Combining drama and documentary, The Story Of The Weeping Camel is a lovingly observed and fascinating journal of day-to-day survival in the Mongolian Gobi desert. For a family of herders who happily eke out their living in this remote dustbowl, crisis comes in the shape of a newborn camel rejected by its mother after an agonising birth. They undertake to rear the calf by hand, but the longer he's denied his mother's milk, the more likely it is the little camel will die.
After failed efforts to reconcile mother and baby, the family dispatches young Dude (Enkhbulgan Ikhbayar) and his little brother Ugna (Uuganbaatar Ikhbayar) to ride across the plains and fetch help. But rather than a veterinarian, it is a violinist (Munkhbayar Lhagvaa) who's called upon to conduct an ancient ritual thought to inspire a maternal instinct so strong, it brings a tear to the eye.
"ACHINGLY ROMANTIC AND BRUTALLY STARK"
The camel of the title is merely a vehicle for directors Byambasuren Davaa and Luigi Falorni to get across the bigger picture, about a dramatically different way of life that's all at once achingly romantic and brutally stark. And while it may not actually move you to weep, the film is surprisingly stirring. Watching the expressive interaction between the animals, it's difficult to believe they weren't spawned from Jim Henson's Creature Shop - except that the puppets in Henson's menagerie could never do melodrama.

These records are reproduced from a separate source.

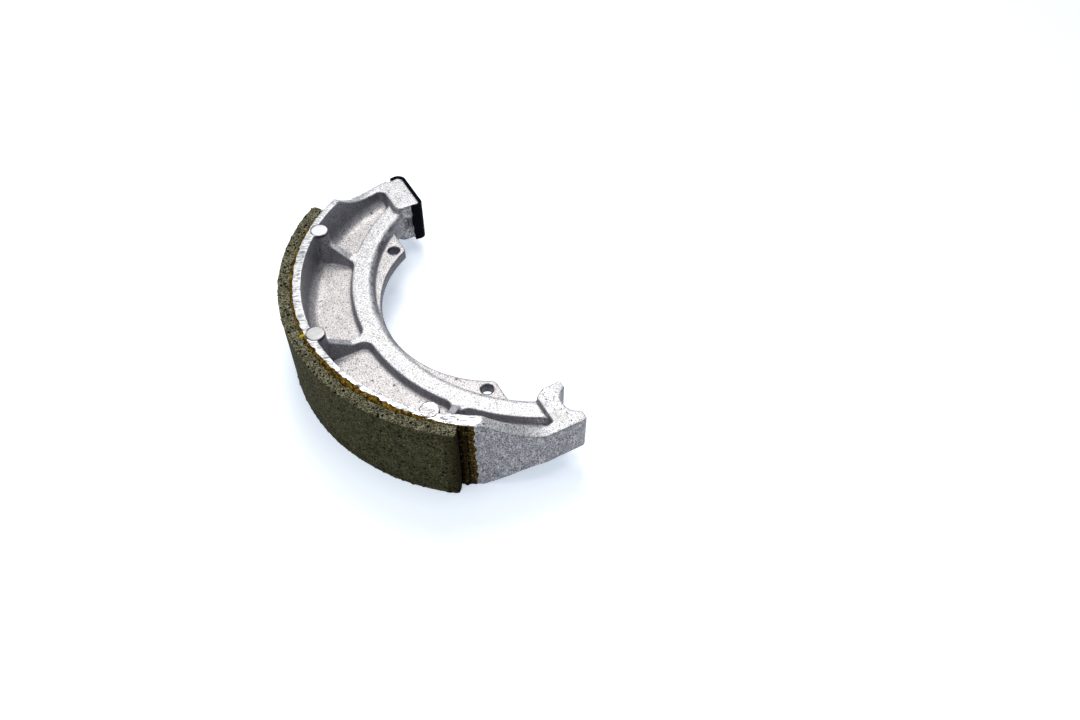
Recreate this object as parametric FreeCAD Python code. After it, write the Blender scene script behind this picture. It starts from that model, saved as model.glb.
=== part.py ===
import FreeCAD
import Part
import math
import os

# Drum brake shoe: a die-cast aluminium shoe with a bonded friction lining and a steel cap on
# the end that the brake cam pushes. Millimetres, drum axis on Z, crown of the lining towards
# +Y, cam end at +X, anchor pin end at -X. The shoe lies flat on its side face at Z = 0.

# Drum and width
DRUM_DIAMETER = 130.0
SHOE_WIDTH = 28.0

# Friction lining and the resin film that bonds it
LINING_THICKNESS = 3.6
BOND_THICKNESS = 0.2
LINING_CAM_ANGLE = 36.0
LINING_PIVOT_ANGLE = 143.4
LINING_END_RADIUS = 1.3
BOND_SQUEEZE_LENGTH = 4.5
BOND_EDGE_SETBACK = 0.15

# Casting: rim, with a ramp at each end down to the end block
RIM_THICKNESS = 3.0
RIM_DRAFT = 1.5
RIM_CAM_ANGLE = 30.5
RIM_PIVOT_ANGLE = 149.3
CAM_RAMP_SLOPE = 40.0
PIVOT_RAMP_SLOPE = 27.5
RAMP_BLEND_RADIUS = 19.0

# Casting: web, spring tabs and inner ring
WEB_THICKNESS = 3.6
WEB_INNER_RADIUS = 35.5
TAB_END_Y = 16.2
TAB_CORNER_RADIUS = 1.6
TAB_BLEND_RADIUS = 3.0
RING_CENTRE_Y = -16.0
RING_INNER_RADIUS = 52.0
RING_WIDTH = 7.0
RING_HEIGHT = 9.6
RING_DRAFT = 8.0
RING_SHOULDER = 1.6

# Casting: ribs and the pockets between them
RIB_ANGLES = (45.0, 90.0, 139.5)
RIB_THICKNESS = 1.9
RIB_DRAFT = 3.0
RIB_TOP_DROP = 2.5
RIB_TOP_SLOPE = 33.5
CAM_POCKET_WALL = 2.2
PIVOT_POCKET_WALL = 3.7
POCKET_CORNER_RADIUS = 3.0
POCKET_END_RADIUS = 1.8
POCKET_FLOOR_RADIUS = 4.0

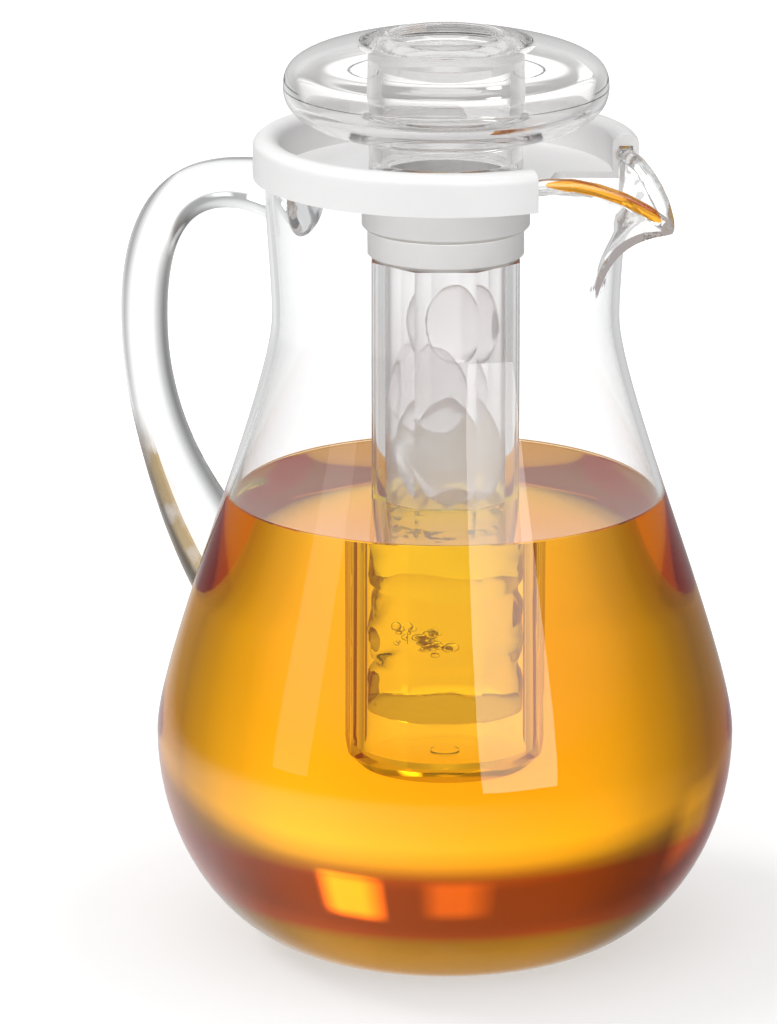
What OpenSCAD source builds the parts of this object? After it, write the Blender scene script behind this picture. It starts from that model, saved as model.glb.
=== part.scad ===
// Pitcher with ice core: a round clear jug with a spout and a loop handle, a white cover
// that hooks over its rim, an eight-sided ice tube screwed up into the cover, and a clear
// hollow disc knob that stoppers the tube. Millimetres, +Z up. The origin is the centre of
// the flat base. The spout points to +X and the handle to -X.

/* [Jug] */
// Diameter of the flat base
base_d = 100; // [90:1:110]
// Largest diameter of the belly
belly_d = 190; // [182:1:200]
// Height of the widest level
belly_z = 70; // [64:1:76]
// Diameter of the waist below the rim
waist_d = 113.2; // [112:0.2:114.4]
// Height of the waist
waist_z = 210; // [204:1:216]
// Outer diameter of the neck under the rim bead
neck_d = 117.8; // [117:0.2:118.6]
// Height of the jug's rim
rim_z = 266; // [262:0.2:270]
// Wall of the jug
jug_wall = 2.6; // [2:0.1:3.2]
// Thickness of the floor at its centre
floor_t = 4; // [3:0.5:6]
// Width of the rounded bead along the rim
bead_w = 4; // [3.2:0.2:4.4]

/* [Spout] */
// Reach of the spout beyond the neck
spout_reach = 27; // [22:1:32]
// Height from the foot of the spout's keel to the rim
spout_h = 42; // [36:1:46]
// Half of the angle that the spout takes of the rim
spout_half_angle = 33; // [28:1:36]
// Droop of the lip from the rim to the tip
lip_drop = 17; // [14:1:20]

/* [Handle] */
// Distance from the jug's axis to the outermost centre of the grip
grip_x = 117.4; // [112:1:124]
// Diameter of the grip at its middle
grip_d = 15.6; // [13:0.2:18]
// Height of the handle's upper root
top_root_z = 242; // [238:1:244]
// Height of the grip's outermost point
grip_z = 195; // [188:1:202]
// Height of the handle's lower root
low_root_z = 110; // [104:1:118]

/* [Cover] */
// Height of the hook over the rim, from the skirt's edge to the top
hook_h = 13.4; // [12:0.2:16]
// Thickness of the hook above the rim
hook_crown = 3.7; // [3.2:0.1:4.6]
// Wall of the hook's skirt and of its inner wall
hook_wall = 2; // [1.6:0.1:2.4]
// Depth from the hook's top to the dish floor
dish_depth = 12.2; // [10:0.2:14]
// Thickness of the dish floor
dish_t = 2.2; // [1.6:0.1:3]
// Radius of the inner edge of the pour opening
pour_in_r = 35; // [31:1:40]
// Outer diameter of the socket below the dish
socket_d = 54.8; // [54:0.2:57]
// Length of the socket below the dish
socket_h = 16; // [14:0.5:18]
// Diameter of the hole through the dish floor
port_d = 44.8; // [44.2:0.1:45.4]

/* [Ice tube] */
// Width of the eight-sided tube across its flats
tube_flats = 48; // [46.6:0.1:49]
// Diameter of the tube's bore
tube_bore = 43.2; // [42:0.1:43.6]
// Height of the tube's closed end above the table
tube_low_z = 59; // [45:1:70]
// Thickness of the tube's closed end
tube_floor_t = 3.5; // [2:0.5:6]
// Outer diameter of the white screw collar
collar_d = 51; // [50.2:0.2:52.6]
// Height of the collar's band below the socket
collar_h = 9.4; // [7:0.2:12]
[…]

The human aspect of the story is less poignant but equally fascinating. In the same way that Nanook Of The North opened a window on Eskimo life over 80 years ago, western minds will marvel at the resilience of the Mongolian desert dwellers. Occasionally the film suffers from being a little too cute, with Disney-inspired sentiment undermining an otherwise subtly constructed story. Nonetheless, The Story Of The Weeping Camel is a cinematic oasis, both refreshing and thoroughly life-affirming.
In Mongolian with English subtitles.